OMV, the Austrian energy company, was impressed. It is now collaborating with Caers’ lab to take their intelligent agent to the next step: implementation in depleted gas reservoirs in Europe. In these settings, the site has existing wells that were used to extract gas. Now the question is: Which of those locations would an intelligent agent choose for CO2 injection, and in what sequence? It’s a huge combinatorial problem – with plenty of uncertainty – that needs to be solved. “AI can solve a combinatorial problem where the number of solutions is basically infinite,” Caers says.

Investment for the Future

There is a moral imperative in achieving net zero by 2050 but companies also need a business incentive.

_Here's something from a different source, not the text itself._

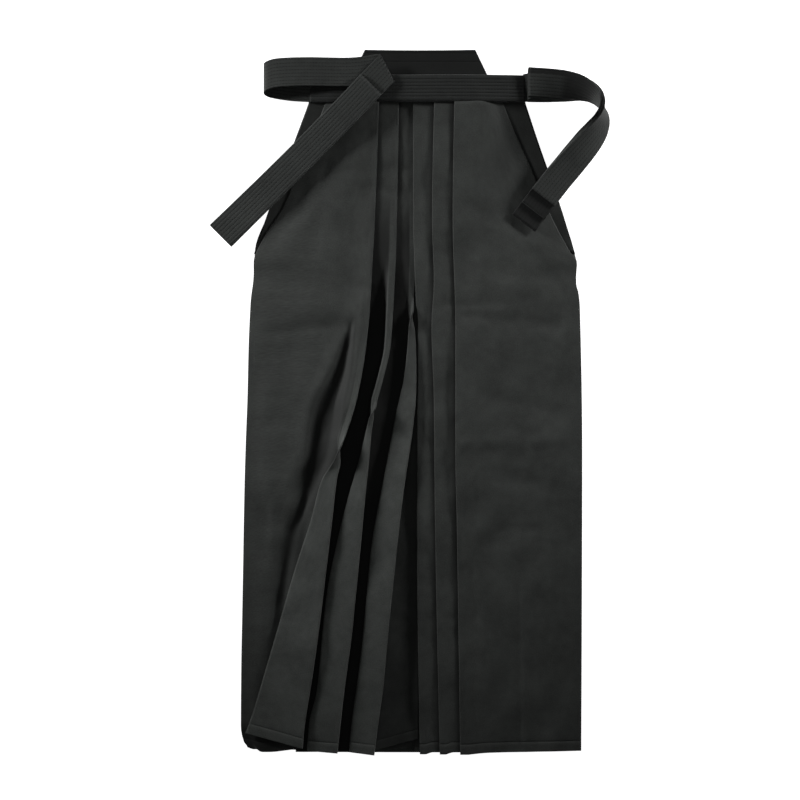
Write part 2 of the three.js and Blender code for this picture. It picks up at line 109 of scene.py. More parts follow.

Investors have responded positively to the use of an intelligent agent for mining cobalt, a key mineral in electric vehicle batteries, Caers says. “They see that their return on investment is going to come faster,” Caers says. And Caers thinks investors will also be drawn to the way AI will take some of the guesswork out of carbon sequestration. The recent $5.15 million investment from OMV signals as much and means Caers and Kochernderfer’s team will double from 10 to about 20 graduate students working on the various components of the AI system. 

And Caers plans to move fast.

“One of the challenges with Net Zero 2050 is the speed at which things have to happen,” Caers says. “We need to do complex planning and engineering on a massive scale at a very significant speed. And for that, we need smart solutions that use AI.”